The Waste Land effects a remarkable synthesis: on the one hand Baudelaire’s experience of the city as a spiritual ordeal, giving proof of our higher nature by depicting its ruin. (The verse preface to Les Fleurs du mal is significantly quoted.) On the other hand, the self-conscious appeal to myth, which outlines the original community, the divinely ordained order and lost Edenic innocence, from which all our wanderings and grievings decline. The ruling influences in this second enterprise are two: anthropology, for its vision of myth as the flowering of a common culture, and Wagner, for his attempt to use myth as part of the redeeming alchemy of art. At each point in Eliot’s invocation of modern London we find two artistic givens – the alienated observer and, in the soul of that observer, the echoing vault of a vanished religious culture, in which the fragments of experience seek their completion in myth. The vault echoes with the words of poets: Dante, Shakespeare, Verlaine, Nerval, Wagner. Its walls are crowded with symbols, from the legend of the grail, from Christianity, and from other cults of the ‘dying god.’ These echoes and symbols are there not to establish Eliot’s place in the high culture of Europe, but to create, in imagination, an ideal common culture – a deep-down collective experience which will supply the meaning which is absent from the fragments. The anthropological vision of Christianity as a vegetation cult is internalized. The ruined soulscape of the modern city calls for the refreshing rain of Christ’s passion. And the alienated observer is both Christ and the pilgrim seeking him – the soul for whom suffering is also a mystical redemption.

In Eliot’s haunting and prophetic telling, we moderns inhabit a barren world, unsheltered from the inevitable blows of existence: “What are the roots that clutch, what branches grow / Out of this stony rubbish? Son of man, / You cannot say, or guess, for you know only / A heap of broken images, where the sun beats, / And the dead tree gives no shelter, the cricket no relief, / And the dry stone no sound of water.” Scruton describes the works of Eliot and his peers – Joyce and Pound and Becket – as a self-conscious attempt to construct a secular path to transcendent meaning and purpose, using art as a bridge. This, he claims, accounts for their formal difficulty: they did not want a popular audience, enthused by the lowest common denominator, but an audience willing and able to trace their allusions and walk those well-worn steps to higher meaning and purpose. This, Scruton argues, is why Wagner’s art was of such primary importance to so much of European high culture:

It raises into conscious and dramatic form the one experience that can rescue godless people from triviality. It shows man the redeemer, who re-enchants the world without divine assistance. The proof that this is possible – even if it is a proof that depends on the higher artistic contrivance – clears the psychic space that we require. We live as if we could make that final sacrifice, as if we could free ourselves, through some absolute and peremptory self-command, from the original mistake – the mistake of existing in a disenchanted world. This ‘as if’ permeates our daily thoughts and feelings, and reconciles us to each other and the world.

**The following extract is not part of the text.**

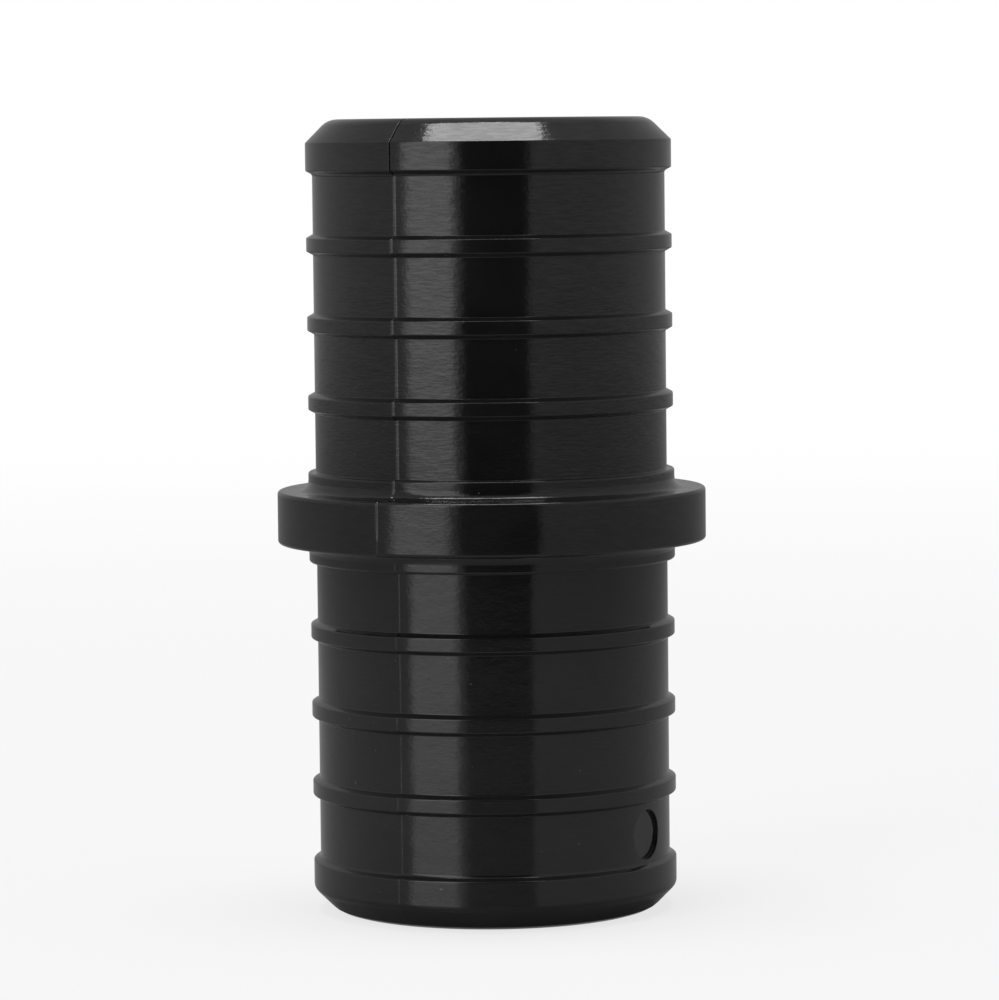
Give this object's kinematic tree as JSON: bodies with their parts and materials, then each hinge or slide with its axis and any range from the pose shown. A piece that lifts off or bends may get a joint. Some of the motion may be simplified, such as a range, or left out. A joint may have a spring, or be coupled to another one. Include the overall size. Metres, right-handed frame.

Wagner found a secular alternative to full-throated religious devotion, a path to purpose and meaning and the consolations of philosophy that, in principle, could be walked by any and all willing.

This is a book, however, dealing with “modern culture,” and modern culture has found no place for Wagner, or for Eliot, or for most of the artistic heritage of the West, for that matter. Indeed, Scruton was wont to liken our present predicament, in which even our universities have declined to teach the treasures of our tradition, or leavened them with a heavy dose of repurposed Marxist theory, to the Cold War era, when the Soviet Union sought to dissolve that tradition by fiat. In those dark days, Scruton risked his life to travel into the Czech Republic as part of an underground education network, seeking to keep the flame of learning alive. It is my fond hope that a new generation of readers and thinkers will discover his writings, that he might perform the same invaluable role in death as he performed in life.